## Exercise details
Copy out all of the material, matching it word for word.

┌──

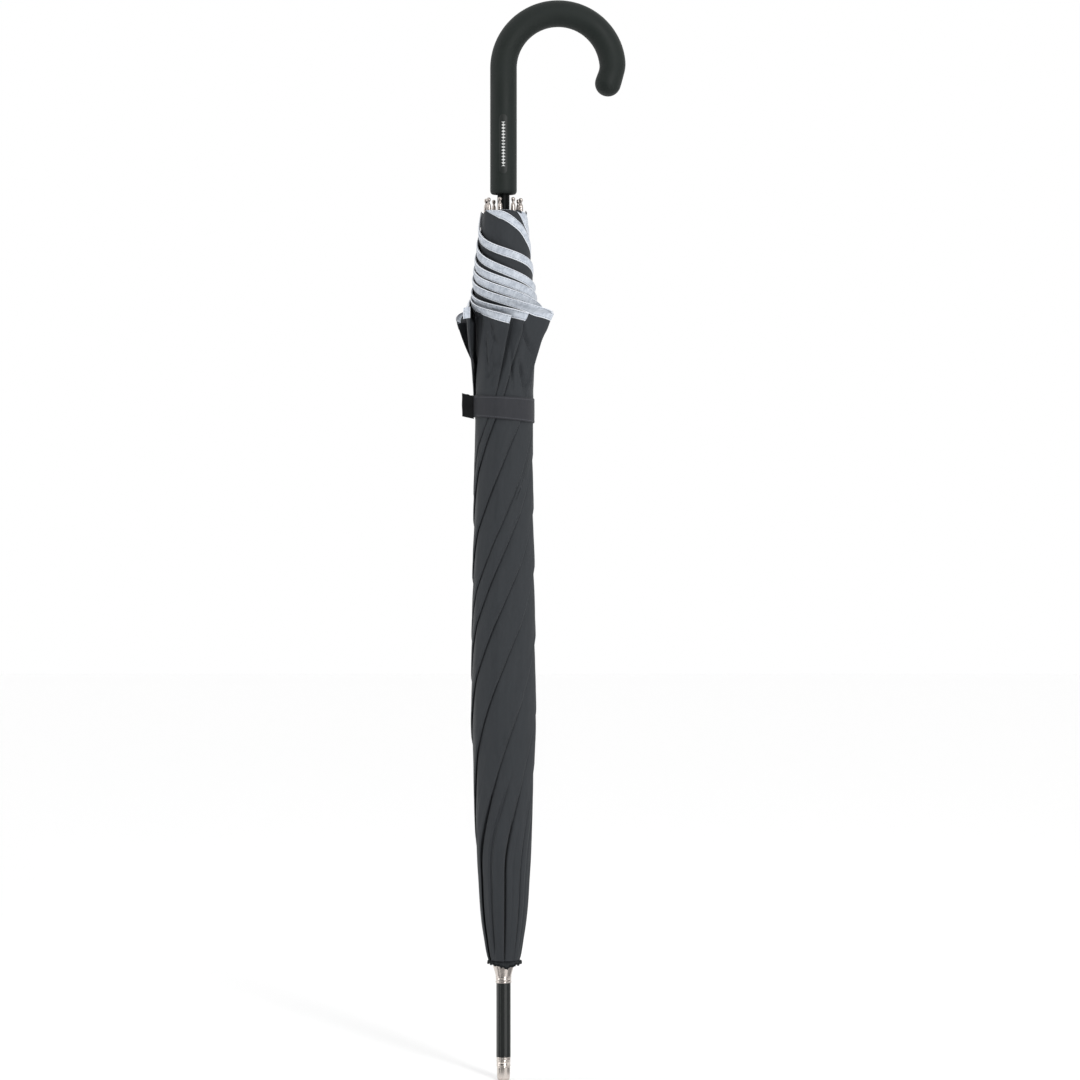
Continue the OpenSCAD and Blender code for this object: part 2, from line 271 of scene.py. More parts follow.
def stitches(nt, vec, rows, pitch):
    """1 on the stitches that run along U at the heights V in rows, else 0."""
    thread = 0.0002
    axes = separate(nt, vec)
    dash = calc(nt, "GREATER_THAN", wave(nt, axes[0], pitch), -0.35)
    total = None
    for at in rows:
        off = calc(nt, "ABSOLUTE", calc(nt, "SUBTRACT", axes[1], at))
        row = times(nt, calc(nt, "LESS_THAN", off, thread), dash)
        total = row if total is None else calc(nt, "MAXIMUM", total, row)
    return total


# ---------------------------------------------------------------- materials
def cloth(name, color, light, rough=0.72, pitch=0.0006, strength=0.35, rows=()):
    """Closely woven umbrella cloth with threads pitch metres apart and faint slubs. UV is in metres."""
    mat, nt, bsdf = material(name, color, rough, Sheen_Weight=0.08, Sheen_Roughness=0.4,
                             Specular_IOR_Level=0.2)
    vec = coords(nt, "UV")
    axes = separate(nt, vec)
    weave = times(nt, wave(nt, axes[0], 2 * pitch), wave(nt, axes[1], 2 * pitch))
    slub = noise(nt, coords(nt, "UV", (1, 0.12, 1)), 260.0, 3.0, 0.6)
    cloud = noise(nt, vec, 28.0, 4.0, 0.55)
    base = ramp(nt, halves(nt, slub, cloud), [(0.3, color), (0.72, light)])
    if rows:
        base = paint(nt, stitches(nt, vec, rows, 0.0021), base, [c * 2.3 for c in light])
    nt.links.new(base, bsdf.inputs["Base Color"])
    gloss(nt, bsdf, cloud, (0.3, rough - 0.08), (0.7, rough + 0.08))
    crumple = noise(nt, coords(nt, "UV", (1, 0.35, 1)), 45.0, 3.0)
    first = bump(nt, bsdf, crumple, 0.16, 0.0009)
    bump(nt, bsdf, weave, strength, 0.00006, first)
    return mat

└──

## Correct output
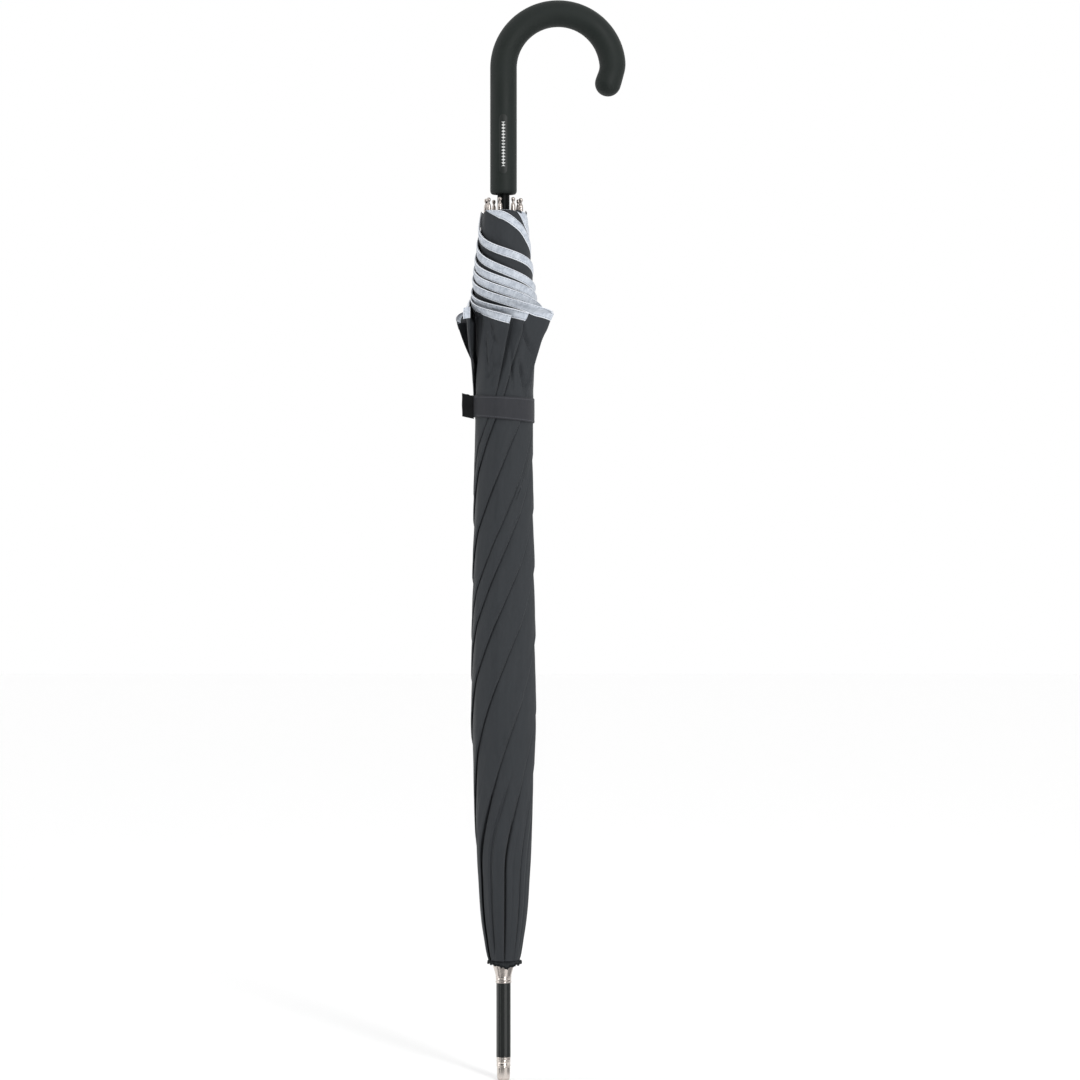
Continue the OpenSCAD and Blender code for this object: part 2, from line 271 of scene.py. More parts follow.
def stitches(nt, vec, rows, pitch):
    """1 on the stitches that run along U at the heights V in rows, else 0."""
    thread = 0.0002
    axes = separate(nt, vec)
    dash = calc(nt, "GREATER_THAN", wave(nt, axes[0], pitch), -0.35)
    total = None
    for at in rows:
        off = calc(nt, "ABSOLUTE", calc(nt, "SUBTRACT", axes[1], at))
        row = times(nt, calc(nt, "LESS_THAN", off, thread), dash)
        total = row if total is None else calc(nt, "MAXIMUM", total, row)
    return total


# ---------------------------------------------------------------- materials
def cloth(name, color, light, rough=0.72, pitch=0.0006, strength=0.35, rows=()):
    """Closely woven umbrella cloth with threads pitch metres apart and faint slubs. UV is in metres."""
    mat, nt, bsdf = material(name, color, rough, Sheen_Weight=0.08, Sheen_Roughness=0.4,
                             Specular_IOR_Level=0.2)
    vec = coords(nt, "UV")
    axes = separate(nt, vec)
    weave = times(nt, wave(nt, axes[0], 2 * pitch), wave(nt, axes[1], 2 * pitch))
    slub = noise(nt, coords(nt, "UV", (1, 0.12, 1)), 260.0, 3.0, 0.6)
    cloud = noise(nt, vec, 28.0, 4.0, 0.55)
    base = ramp(nt, halves(nt, slub, cloud), [(0.3, color), (0.72, light)])
    if rows:
        base = paint(nt, stitches(nt, vec, rows, 0.0021), base, [c * 2.3 for c in light])
    nt.links.new(base, bsdf.inputs["Base Color"])
    gloss(nt, bsdf, cloud, (0.3, rough - 0.08), (0.7, rough + 0.08))
    crumple = noise(nt, coords(nt, "UV", (1, 0.35, 1)), 45.0, 3.0)
    first = bump(nt, bsdf, crumple, 0.16, 0.0009)
    bump(nt, bsdf, weave, strength, 0.00006, first)
    return mat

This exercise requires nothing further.